[Required work]: Look at the entries below and reproduce them exactly.

═══ Supplied records

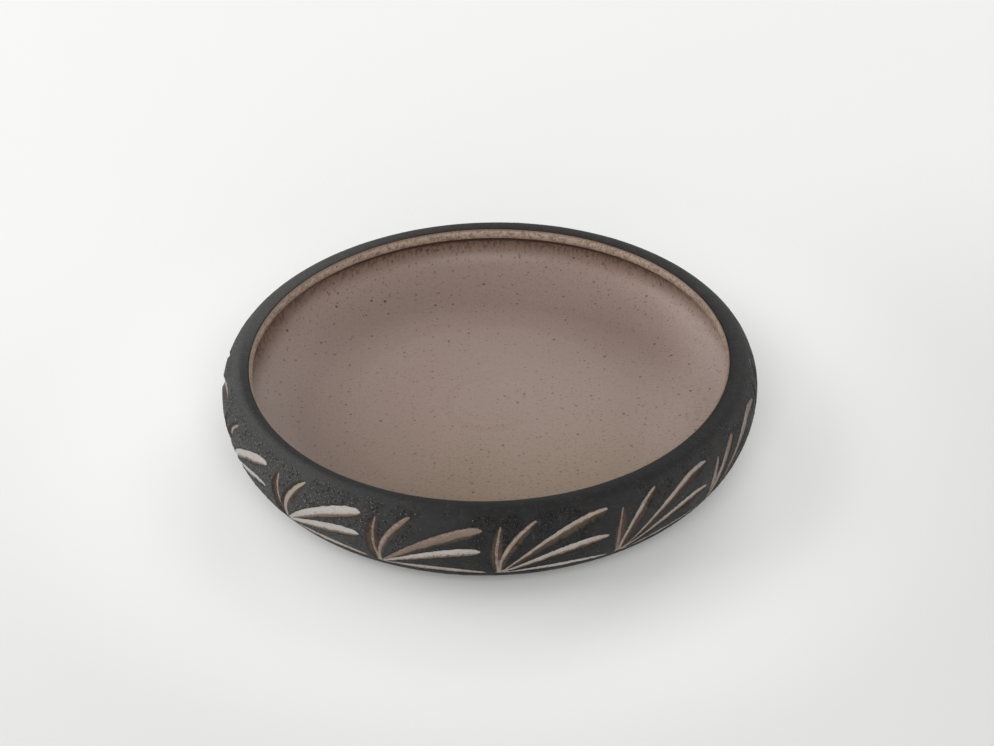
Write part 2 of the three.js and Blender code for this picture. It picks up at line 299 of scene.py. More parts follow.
def spun(name, section, columns, cuts):
    """A closed mesh: a section of (radius, height) points turned about the axis, with cuts between columns.

    The section starts and ends on the axis, or closes on itself. Each point keeps its number in the section.
    """
    bm = bmesh.new()
    row = bm.verts.layers.float.new("row")
    corners = []
    for number, (radius, height) in enumerate(section):
        corner = bm.verts.new((0, -radius, height))
        corner[row] = number
        corners.append(corner)
    line = [bm.edges.new(pair) for pair in zip(corners, corners[1:])]
    if section[0][0] > WELD:
        line.append(bm.edges.new((corners[-1], corners[0])))
    bmesh.ops.spin(
        bm, geom=corners + line, cent=(0, 0, 0), axis=(0, 0, 1), angle=math.tau, steps=columns, use_merge=True
    )
    bmesh.ops.remove_doubles(bm, verts=bm.verts, dist=WELD)
    round_about = [edge for edge in bm.edges if edge.verts[0][row] == edge.verts[1][row]]
    bmesh.ops.subdivide_edges(bm, edges=round_about, cuts=cuts)
    bmesh.ops.recalc_face_normals(bm, faces=bm.faces)
    return finished(name, bm)


def finished(name, bm):
    """A smooth mesh object made from a bmesh."""
    for face in bm.faces:
        face.smooth = True
    mesh = bpy.data.meshes.new(name)
    bm.to_mesh(mesh)
    bm.free()
    piece = bpy.data.objects.new(name, mesh)
    bpy.context.scene.collection.objects.link(piece)
    return piece


def points_of(piece):
    """Every point of a piece, one line each."""
    points = np.empty(3 * len(piece.data.vertices))
    piece.data.vertices.foreach_get("co", points)
    return points.reshape(-1, 3)


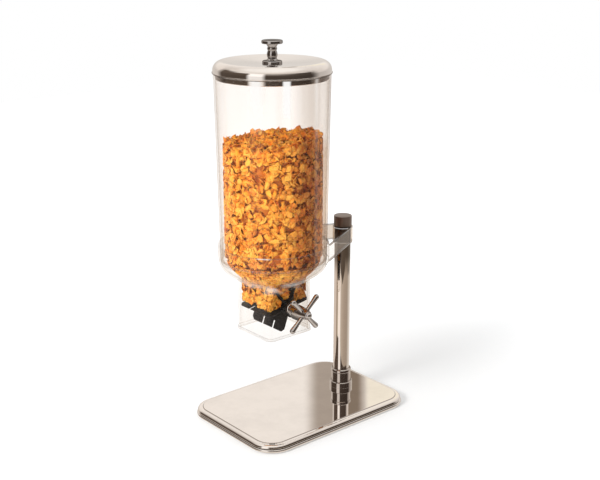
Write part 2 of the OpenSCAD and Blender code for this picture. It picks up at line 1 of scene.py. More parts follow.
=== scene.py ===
"""Looks of the cereal dispenser: materials for the CAD parts, loose cereal flakes, studio and camera."""
import json
import math
import random

import bpy
import numpy as np
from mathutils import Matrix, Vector


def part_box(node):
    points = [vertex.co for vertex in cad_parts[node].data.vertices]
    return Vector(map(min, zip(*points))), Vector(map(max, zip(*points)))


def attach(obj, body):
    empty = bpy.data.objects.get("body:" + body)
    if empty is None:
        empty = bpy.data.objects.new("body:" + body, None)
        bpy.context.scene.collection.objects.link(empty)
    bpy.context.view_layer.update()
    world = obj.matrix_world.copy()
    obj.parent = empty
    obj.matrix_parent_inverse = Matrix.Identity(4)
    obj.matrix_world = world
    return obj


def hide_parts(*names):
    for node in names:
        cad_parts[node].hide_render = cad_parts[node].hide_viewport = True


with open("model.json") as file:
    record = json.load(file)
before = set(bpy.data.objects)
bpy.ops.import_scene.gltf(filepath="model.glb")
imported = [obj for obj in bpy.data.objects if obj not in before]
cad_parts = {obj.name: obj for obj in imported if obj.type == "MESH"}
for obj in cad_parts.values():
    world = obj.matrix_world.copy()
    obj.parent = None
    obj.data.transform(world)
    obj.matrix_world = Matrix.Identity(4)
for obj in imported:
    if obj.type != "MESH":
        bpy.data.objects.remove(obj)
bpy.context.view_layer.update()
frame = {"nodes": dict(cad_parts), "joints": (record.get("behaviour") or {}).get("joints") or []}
nodes = frame["nodes"]

MM = 0.001

# ---------------------------------------------------------------- places, from the frame

container_low, container_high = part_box("container")
column_low, column_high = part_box("cereal_column")
throat_low, throat_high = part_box("cereal_throat")
pockets_low, pockets_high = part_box("cereal_pockets")
wheel_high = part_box("wheel_vanes")[1]
wheel_joint = next(j for j in frame["joints"] if j["name"] == "wheel_turn")

AXIS = np.array([(container_low.x + container_high.x) / 2, (container_low.y + container_high.y) / 2])
WHEEL = np.array(wheel_joint["pos_m"])
WHEEL_R = wheel_high.y - WHEEL[1]
CONTAINER_R = (container_high.x - container_low.x) / 2
ARMS_Y = container_high.y
ARMS_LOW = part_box("bracket_bush")[0].z
CUP_RIM_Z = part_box("hopper")[1].z
TRAY_TOP_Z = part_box("base_tray")[1].z
LID_LOW_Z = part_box("lid_shell")[0].z
NECK_Z = container_low.z - 22.3 * MM        # where the hopper's shoulder meets the square neck
POST_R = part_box("post_tube")[1].x
POST_Y = (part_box("post_tube")[0].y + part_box("post_tube")[1].y) / 2

# The photo's view: the camera stands to the right of the front, looking slightly down.
CAM_AZIMUTH = math.radians(49.8)
CAM_TILT = math.radians(16.94)
CAM_DISTANCE = 1.4962
CAM_HEIGHT = 0.7429
CAM_SIDE_SHIFT = 0.039
CAM_LENS = 63.54
CAM_SENSOR = 36

FILL_LIGHT = 0.72
KEY_POWER = 34
KEY_SIZE = 0.8
OVERHEAD_POWER = 7
OVERHEAD_SIZE = 1.6
LIGHTS_AIM_Z = 0.3
FLOOR_HALF = 3.0

TO_CAMERA = Vector((math.sin(CAM_AZIMUTH), -math.cos(CAM_AZIMUTH), 0))
CAM_RIGHT = Vector((math.cos(CAM_AZIMUTH), math.sin(CAM_AZIMUTH), 0))


# ---------------------------------------------------------------- node trees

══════

[Reply to the task]:
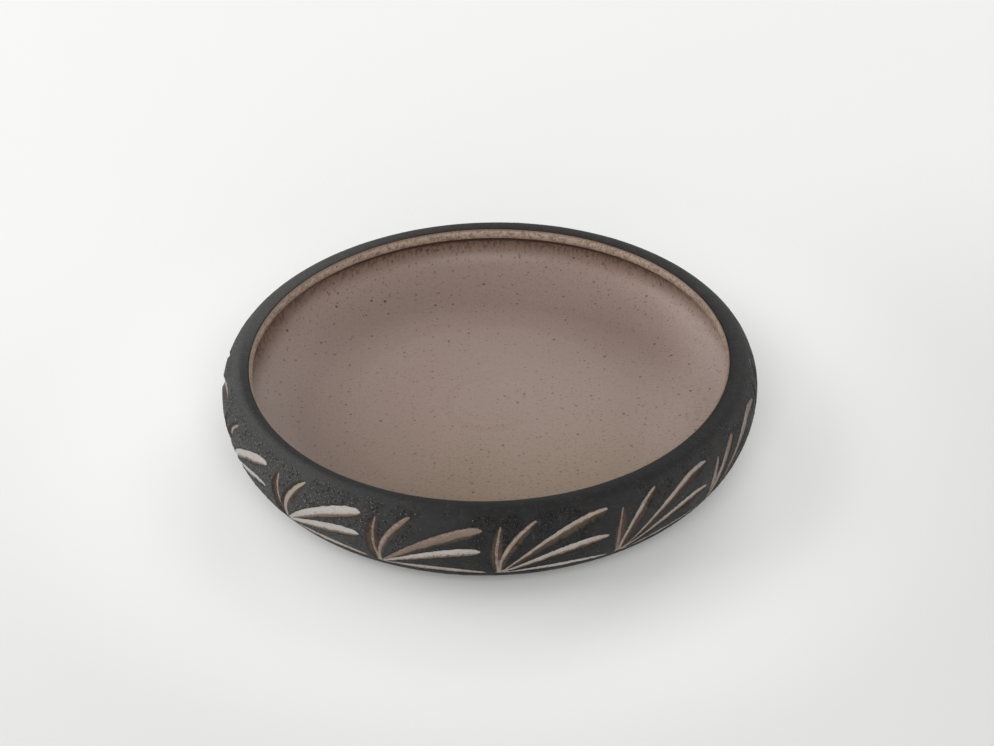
Write part 2 of the three.js and Blender code for this picture. It picks up at line 299 of scene.py. More parts follow.
def spun(name, section, columns, cuts):
    """A closed mesh: a section of (radius, height) points turned about the axis, with cuts between columns.

    The section starts and ends on the axis, or closes on itself. Each point keeps its number in the section.
    """
    bm = bmesh.new()
    row = bm.verts.layers.float.new("row")
    corners = []
    for number, (radius, height) in enumerate(section):
        corner = bm.verts.new((0, -radius, height))
        corner[row] = number
        corners.append(corner)
    line = [bm.edges.new(pair) for pair in zip(corners, corners[1:])]
    if section[0][0] > WELD:
        line.append(bm.edges.new((corners[-1], corners[0])))
    bmesh.ops.spin(
        bm, geom=corners + line, cent=(0, 0, 0), axis=(0, 0, 1), angle=math.tau, steps=columns, use_merge=True
    )
    bmesh.ops.remove_doubles(bm, verts=bm.verts, dist=WELD)
    round_about = [edge for edge in bm.edges if edge.verts[0][row] == edge.verts[1][row]]
    bmesh.ops.subdivide_edges(bm, edges=round_about, cuts=cuts)
    bmesh.ops.recalc_face_normals(bm, faces=bm.faces)
    return finished(name, bm)


def finished(name, bm):
    """A smooth mesh object made from a bmesh."""
    for face in bm.faces:
        face.smooth = True
    mesh = bpy.data.meshes.new(name)
    bm.to_mesh(mesh)
    bm.free()
    piece = bpy.data.objects.new(name, mesh)
    bpy.context.scene.collection.objects.link(piece)
    return piece


def points_of(piece):
    """Every point of a piece, one line each."""
    points = np.empty(3 * len(piece.data.vertices))
    piece.data.vertices.foreach_get("co", points)
    return points.reshape(-1, 3)


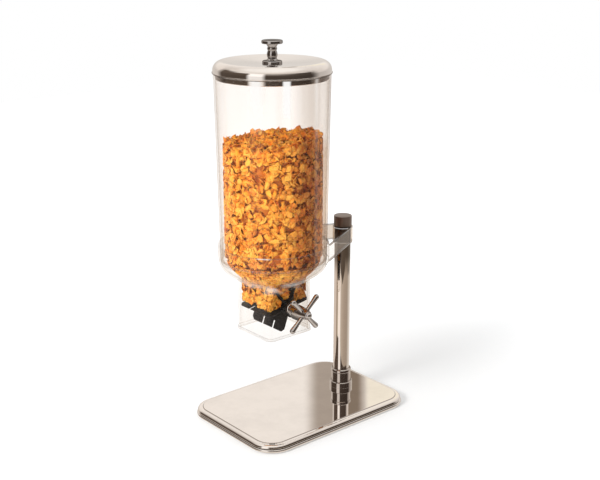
Write part 2 of the OpenSCAD and Blender code for this picture. It picks up at line 1 of scene.py. More parts follow.
=== scene.py ===
"""Looks of the cereal dispenser: materials for the CAD parts, loose cereal flakes, studio and camera."""
import json
import math
import random

import bpy
import numpy as np
from mathutils import Matrix, Vector


def part_box(node):
    points = [vertex.co for vertex in cad_parts[node].data.vertices]
    return Vector(map(min, zip(*points))), Vector(map(max, zip(*points)))


def attach(obj, body):
    empty = bpy.data.objects.get("body:" + body)
    if empty is None:
        empty = bpy.data.objects.new("body:" + body, None)
        bpy.context.scene.collection.objects.link(empty)
    bpy.context.view_layer.update()
    world = obj.matrix_world.copy()
    obj.parent = empty
    obj.matrix_parent_inverse = Matrix.Identity(4)
    obj.matrix_world = world
    return obj


def hide_parts(*names):
    for node in names:
        cad_parts[node].hide_render = cad_parts[node].hide_viewport = True


with open("model.json") as file:
    record = json.load(file)
before = set(bpy.data.objects)
bpy.ops.import_scene.gltf(filepath="model.glb")
imported = [obj for obj in bpy.data.objects if obj not in before]
cad_parts = {obj.name: obj for obj in imported if obj.type == "MESH"}
for obj in cad_parts.values():
    world = obj.matrix_world.copy()
    obj.parent = None
    obj.data.transform(world)
    obj.matrix_world = Matrix.Identity(4)
for obj in imported:
    if obj.type != "MESH":
        bpy.data.objects.remove(obj)
bpy.context.view_layer.update()
frame = {"nodes": dict(cad_parts), "joints": (record.get("behaviour") or {}).get("joints") or []}
nodes = frame["nodes"]

MM = 0.001

# ---------------------------------------------------------------- places, from the frame

container_low, container_high = part_box("container")
column_low, column_high = part_box("cereal_column")
throat_low, throat_high = part_box("cereal_throat")
pockets_low, pockets_high = part_box("cereal_pockets")
wheel_high = part_box("wheel_vanes")[1]
wheel_joint = next(j for j in frame["joints"] if j["name"] == "wheel_turn")

AXIS = np.array([(container_low.x + container_high.x) / 2, (container_low.y + container_high.y) / 2])
WHEEL = np.array(wheel_joint["pos_m"])
WHEEL_R = wheel_high.y - WHEEL[1]
CONTAINER_R = (container_high.x - container_low.x) / 2
ARMS_Y = container_high.y
ARMS_LOW = part_box("bracket_bush")[0].z
CUP_RIM_Z = part_box("hopper")[1].z
TRAY_TOP_Z = part_box("base_tray")[1].z
LID_LOW_Z = part_box("lid_shell")[0].z
NECK_Z = container_low.z - 22.3 * MM        # where the hopper's shoulder meets the square neck
POST_R = part_box("post_tube")[1].x
POST_Y = (part_box("post_tube")[0].y + part_box("post_tube")[1].y) / 2

# The photo's view: the camera stands to the right of the front, looking slightly down.
CAM_AZIMUTH = math.radians(49.8)
CAM_TILT = math.radians(16.94)
CAM_DISTANCE = 1.4962
CAM_HEIGHT = 0.7429
CAM_SIDE_SHIFT = 0.039
CAM_LENS = 63.54
CAM_SENSOR = 36

FILL_LIGHT = 0.72
KEY_POWER = 34
KEY_SIZE = 0.8
OVERHEAD_POWER = 7
OVERHEAD_SIZE = 1.6
LIGHTS_AIM_Z = 0.3
FLOOR_HALF = 3.0

TO_CAMERA = Vector((math.sin(CAM_AZIMUTH), -math.cos(CAM_AZIMUTH), 0))
CAM_RIGHT = Vector((math.cos(CAM_AZIMUTH), math.sin(CAM_AZIMUTH), 0))


# ---------------------------------------------------------------- node trees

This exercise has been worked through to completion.